Just prior to the outbreak he was especially friendly. He was living in a house built and furnished for him by the whites and the contract for his brick mansion had been let. Maj. Galbraith, the Indian agent, and Missionary Riggs had visited him, and their interviews had been most frank and cordial. The day before the outbreak was Sunday, and on that day he had walked to the little unfinished Episcopal church at the Lower Agency and listened intently and respectfully to the services as conducted by the Rev. S. D. Hinman. He was a pagan but he showed the greatest respect for the opinions of his white neighbors. He was not playing a treacherous part, for at that time there was no conspiracy of plat afoot.

But for some time Little Crow had been in bad odor with his tribe. Some of the chiefs and head men were jealous of his popularity and influence with the whites. A great majority of the other members did not like him because of his prominent connection with the cession of the ten-mile strip north of the Minnesota. The selling of this valuable body of land, half of their reservation, by some of the chiefs and head men in charge of Maj. Joseph R. Brown, then their agent, at Washington, in 1858, was never approved by the tribe ass a while, as was the treaty of Mendota of 1851. Those who had assumed to act for the Indians in this matter were greatly disliked.

In the summer of 1862 an election was held for "principal speaker" of the Medawakanton band. Little Crow, Big Eagle, and Traveling Hail were the candidates. The position was one of honor merely, but there was a strenuous contest. Little Crow and Big Eagle had been connected with the ten-mile strip affair and Traveling Hail was elected by a large majority over both.

The night after his attendance at the Christian church Little Crow was sleeping tranquilly in his own house. At midnight a delegation from Shakopee's camp, headed by Shakopee himself, burst in upon him with the startling news that four young men of the Rice Creek band had killed four white persons near Acton, Meeker County, over in the Big Woods, and that war against the whites had virtually been declared. Little Crow sat up in bed and listened to the exciting story and to the earnest demands of his brethren that he join them, and even lead them, in the war. At first he objected and even remonstrated, and at one time said sarcastically: "Why do you come to me? Go to Traveling Hail, the man you have elected chief speaker."

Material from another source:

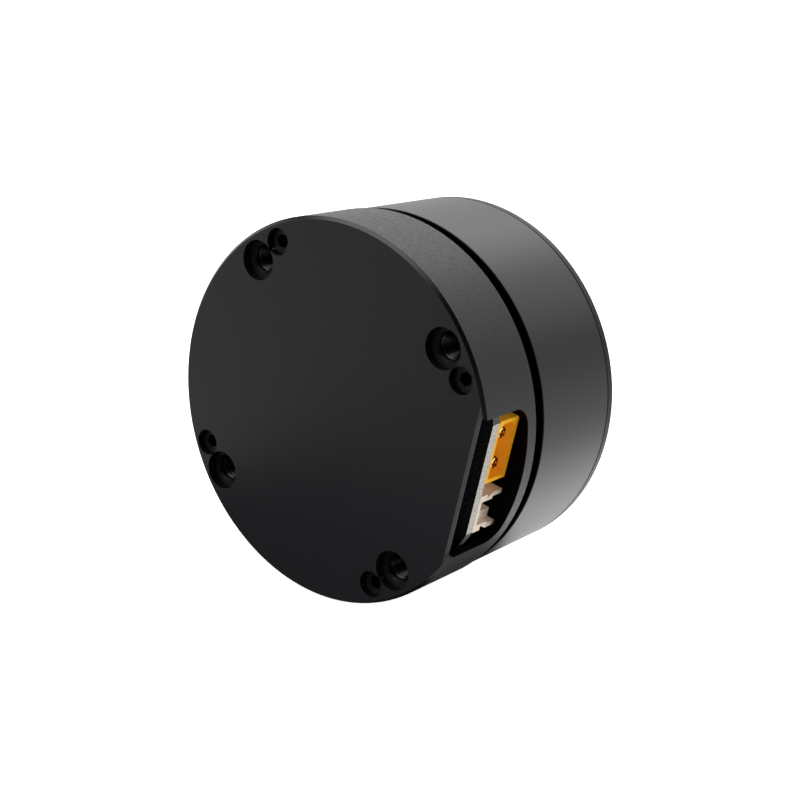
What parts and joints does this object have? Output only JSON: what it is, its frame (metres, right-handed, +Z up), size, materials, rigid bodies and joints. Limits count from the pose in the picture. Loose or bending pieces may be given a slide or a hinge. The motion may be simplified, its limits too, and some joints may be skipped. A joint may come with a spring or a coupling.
{
  "type": "direct drive servo motor",
  "caption": "Flat round outer-rotor motor with a static rear housing, threaded rear mounting holes, a side connector window and a rotating front cover.",
  "frame": {"origin": "centre of the rear mounting face, on the shaft axis", "axes": "+Y along the shaft from the rear face towards the output face, +X out of the connector window, +Z up"},
  "size_m": [0.0604, 0.0354, 0.0604],
  "materials": {
    "blasted_aluminium": "black anodised after bead blasting, matte",
    "cover_aluminium": "black anodised, fine turned satin",
    "base_aluminium": "black anodised, as turned",
    "yoke_steel": "black plated, smooth satin",
    "screw_steel": "black oxide",
    "bearing_steel": "ground and polished",
    "lamination_steel": "varnished stamped edges",
    "copper_winding": "enamelled copper wire",
    "magnet_nickel": "nickel plated",
    "board_laminate": "glass fibre laminate, bare at its edge",
    "chip_black": "moulded epoxy",
    "amber_nylon": "moulded, semi-gloss",
    "cream_nylon": "moulded, satin",
    "insulator_nylon": "moulded",
    "gilt_brass": "gold plated"
  },
  "bodies": {
    "stator": {"rear_housing": "blasted_aluminium", "housing_screws": "screw_steel", "driver_board": "board_laminate", "board_screws": "screw_steel", "encoder_chip": "chip_black", "controller_chip": "chip_black", "gate_driver": "chip_black", "power_transistors": "chip_black", "bulk_capacitors": "chip_black", "transceiver_chips": "chip_black", "power_connector": "amber_nylon", "power_pins": "gilt_brass", "signal_connector": "cream_nylon", "signal_pins": "gilt_brass", "stator_base": "base_aluminium", "stator_core": "lamination_steel", "rear_insulator": "insulator_nylon", "front_insulator": "insulator_nylon", "stator_coils": "copper_winding", "phase_leads": "copper_winding", "rear_bearing_outer_ring": "bearing_steel", "rear_bearing_shields": "bearing_steel", "front_bearing_outer_ring": "bearing_steel", "front_bearing_shields": "bearing_steel"},
    "rotor": {"rotor_yoke": "yoke_steel", "rotor_magnets": "magnet_nickel", "front_cover": "cover_aluminium", "rotor_shaft": "bearing_steel", "encoder_magnet": "magnet_nickel", "retaining_ring": "screw_steel", "spring_washer": "screw_steel", "rear_bearing_inner_ring": "bearing_steel", "front_bearing_inner_ring": "bearing_steel"},
    "rear_ball_set": {"rear_bearing_balls": "bearing_steel", "rear_bearing_cage": "insulator_nylon"},
    "front_ball_set": {"front_bearing_balls": "bearing_steel", "front_bearing_cage": "insulator_nylon"}
  },
  "joints": [
    {"name": "rotor_spin", "type": "hinge", "parent": "stator", "child": "rotor", "pos_m": [0, 0, 0], "axis": [0, 1, 0], "continuous": true},
    {"name": "rear_cage_spin", "type": "hinge", "parent": "stator", "child": "rear_ball_set", "pos_m": [0, 0.0147, 0], "axis": [0, 1, 0], "continuous": true},
    {"name": "front_cage_spin", "type": "hinge", "parent": "stator", "child": "front_ball_set", "pos_m": [0, 0.029, 0], "axis": [0, 1, 0], "continuous": true}
  ],
  "couplings": [
    {"joint": "rear_cage_spin", "follows": "rotor_spin", "ratio": 0.36963},
    {"joint": "front_cage_spin", "follows": "rotor_spin", "ratio": 0.36963}
  ]
}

At last he said the war could not well be avoided: the whites would demand the men who had committed the murders in the Big Woods, but the tribe would not give them up: there would be no end of trouble; the time was opportune, for the whites were wholly unsuspicious of danger, and nearly all of their fighting men had left the state to take part in the war against the South, and finally he said: "Maybe we can make them give us back the ten-mile strip and then buy it from us again."

When the war was fairly on Little Crow was virtually the commander-in-chief of the Indian forces and took an active part personally. At Fort Ridgely he was stunned by a cannon ball which passed across his breast, knocking him down. In the fight with Capt. Strout, in the Big Woods, a ball passed through his coat, and at Wood Lake he got a scratch from a piece of shell.

Little Crow was never accused of willful and heartless cruelty. He was hospitable and liberally charitable toward his red brethren, and always friendly toward the whites. During the first two days and nights of the outbreak his house, whose site this Society has attempted to preserve was crowded with helpless women and children who had been taken prisoners by the Indians, and Little Crow fed them and protected them for violence. He informed Wah-keea-tah-wah of the peril of his friend Geo. H. Spencer, so that Spencer's life was saved, and he tried to save A. J. Myrick's life. At the risk of his own safety he personally assisted Charles Blair, a white man, to escape, walking in the darkness by his side for half a mile from the Indian camp until well in the Minnesota bottom.

He openly opposed the slaughter of unarmed settlers and their women and children. The second day of the outbreak he addressed his warriors and "young men" as follows:

Soldiers and young men, you ought not to kill women and children. Your conscience will reproach you for it hereafter, and make you weak in battle. You were too hasty in going into the country. You should have killed only those who have been robbing us for so long. Hereafter make war after the manner of white men.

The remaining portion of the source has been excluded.